Hunting catalogs are part of the game
Photo by Norma Sigelman
It is the final week of the two-week shotgun deer hunting season. Judging from the echoes of shots throughout the woods and check station reports, hunters are having success.
The shotgun season ends on Saturday. The black powder season begins on Monday. The difference is that the shotgun hunter generally carries a weapon capable of firing five shells while the muzzleloader nimrod is restricted to one shot.
Deer will not be able to munch the Island landscape unmolested until one half hour after sunset on Friday, Dec. 31.
For those considering the benefits of the sport of deer hunting — the opportunity to be outdoors and if successful fill the freezer with high quality, hormone-free meat — I point out an added bonus: the catalogs you can expect to receive as a new member of the hunting fraternity.
The first hunting catalogs were cave walls. Early Paleolithic hunters wanted to display their trophies and communicate about the newest innovations in hunting weapons. In that regard they had much in common with their modern counterparts.

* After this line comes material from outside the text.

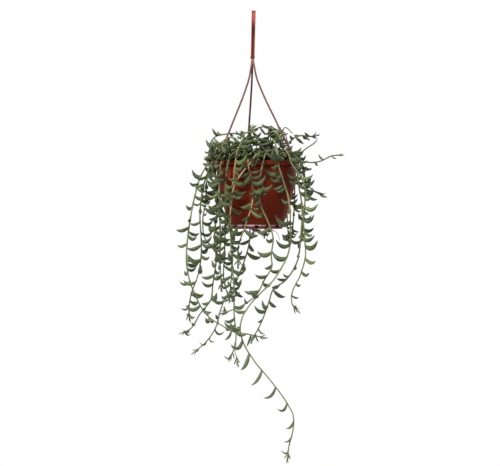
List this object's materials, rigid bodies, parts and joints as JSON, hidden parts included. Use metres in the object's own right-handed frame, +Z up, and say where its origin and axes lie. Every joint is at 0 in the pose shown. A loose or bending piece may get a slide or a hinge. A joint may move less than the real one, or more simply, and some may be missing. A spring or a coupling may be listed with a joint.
{
  "type": "hanging potted plant",
  "caption": "Round hanging pot with a three-legged plastic hanger, full of long trailing stems of banana-shaped succulent leaves.",
  "frame": {"origin": "the hang point: the highest point inside the hook, where the part hangs on a pole", "axes": "+Z up, -Y towards the side shown in the picture, +X to the right as seen from that side"},
  "size_m": [0.2987, 0.2145, 0.8061],
  "materials": {
    "pot_plastic": "moulded red-brown plastic, slightly dusty, with a soft sheen",
    "hanger_plastic": "moulded red-brown plastic, smooth, lighter than the pot",
    "potting_soil": "dark loose potting mix with bits of bark",
    "vine_green": "fleshy grey-green leaves with purplish tips, on pale yellow-green stems",
    "shoot_brown": "dry grey-brown stem"
  },
  "bodies": {
    "root": {"pot": "pot_plastic", "hanger": "hanger_plastic", "soil": "potting_soil", "vine_01": "vine_green", "vine_02": "vine_green", "vine_03": "vine_green", "vine_04": "vine_green", "vine_05": "vine_green", "vine_06": "vine_green", "vine_07": "vine_green", "vine_08": "vine_green", "vine_09": "vine_green", "vine_10": "vine_green", "vine_11": "vine_green", "vine_12": "vine_green", "vine_13": "vine_green", "vine_14": "shoot_brown", "vine_15": "vine_green", "vine_16": "vine_green", "vine_17": "vine_green", "vine_18": "vine_green", "vine_19": "vine_green", "vine_20": "vine_green", "vine_21": "vine_green", "vine_22": "vine_green", "vine_23": "vine_green", "vine_24": "vine_green", "vine_25": "vine_green", "vine_26": "vine_green", "vine_27": "vine_green", "vine_28": "vine_green", "vine_29": "vine_green", "vine_30": "vine_green", "vine_31": "vine_green", "vine_32": "vine_green", "vine_33": "vine_green"}
  },
  "joints": []
}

Not much has changed some 35,000 years later. Instead of cave walls we now have glossy magazines and computer screens
Hunting catalogs encompass more than gear. They reflect an outdoor culture and lifestyle that is uniquely American. For example, if you lived in France and wanted to purchase a camouflage bikini to shake up the Riviera crowd or outfit a beachfront villa with a deer-antler chandelier you would not look in Vogue. You would turn to Cabela's, the giant outdoor retailer based in Sidney, Nebraska.
About 7,000 people live in Sidney of whom about 1,300 work for Cabela's in its retail store, distribution center, or corporate headquarters.
Brothers Dick and Jim Cabela began their company in 1961 with the goal of providing hunters and fishermen with good products and ran it on the premise that the customer must be satisfied. They have done a good job.
In the process they created a $2.63 billion company that includes a network of retail stores that have become something of an experience in their own right. For a serious hunter a visit to a Cabela's retail store — the largest located in Pennsylvania is more than 250,000 square feet — is a Hajj.
The company also publishes 130 million catalogs under 97 different titles — 26 billion pages, according to a company prospectus. I know my P.O. box accounts for several hundred of those pages.
Last week, I spoke to Kent Walton, Cabela's internet/catalog copy manager. Our conversation was delayed a week because Kent was out hunting deer. It was not unusual.
As a company Cabela's relies for its success on its employees' embrace of the outdoors and their ability to convey their knowledge and enthusiasm to customers.
Kent said he had not shot a deer because in the area of Nebraska where he hunted — a place with too many does — you "earn" a buck tag by first shooting a doe, and he did not see a doe.
Kent manages a team of eight copywriters and three proofreaders. He also writes a fair bit of copy. His team is responsible for all catalog and Internet copy.
"Like any product, you really have to know your customer," Kent said. "We hire people who live the Cabela's lifestyle to be copywriters. We have people who are expert in fly fishing and duck hunting and bow hunting. We really look for people who can talk to our customers in their own language. If we hire someone who doesn't have that background it becomes very apparent in their copy that they do not know what they are talking about, and then it affects our sales."
My Cabela's archery catalog includes seven pages of scent products designed to eliminate human odor with names like "Scent Killer," "Vanish," and "Dead Down Wind," which boasts, "Nanozyme technology attacks and eliminates a broad spectrum of odors at the molecular level."
There are hunters who would wear the same shirt and underwear for one week and care not a whiff if people move three rows back in a movie theater but who become fastidious about human odor when deer are concerned.
There is also quite a market in deer urine. Honest. Wildlife Research Center's "Special Golden Estrus" costs $9.99 for one ounce and is "taken from does brought into heat early; collected just weeks before it is shipped. Each bottle is serialized to guarantee freshness."
It is interesting to consider a copywriter from Madison Avenue trying to describe the attributes of fresh deer urine. Kent said they have tried professional copywriters in the past. But the copy lacked a certain authenticity. "The customer can see right through it," he said. "No Madison Avenue."
Kent's team aims to reflect the Cabela's voice. He likens it to another well-known brand, Harley Davidson. "We see our brand as a lifestyle," he said. "People live the Cabela's life. They do not just buy a rifle or a shotgun or a bow. They are buying log furniture from us. Camo bedding and accessories. It is a 365-day-a-year lifestyle that we are selling ... we want to tell people, we are just like you. We have camouflage furniture in our living rooms, and we are out in all our free time in duck blinds and deer stands."
I asked Kent if there is one product that provides him with a challenge. "Funny that you ask," he said. "I am staring at my computer screen, pulling my hair out."
His team is preparing a catalog for women's active wear and with one woman on the staff Kent must share in the copy. "We are writing women's active wear and sometimes that can be kind of challenging," he said. "I am writing about a skirt right now for hiking and so you can see my challenge. Nothing I'm ever going to try out, obviously."
Where is that guy from Madison Avenue?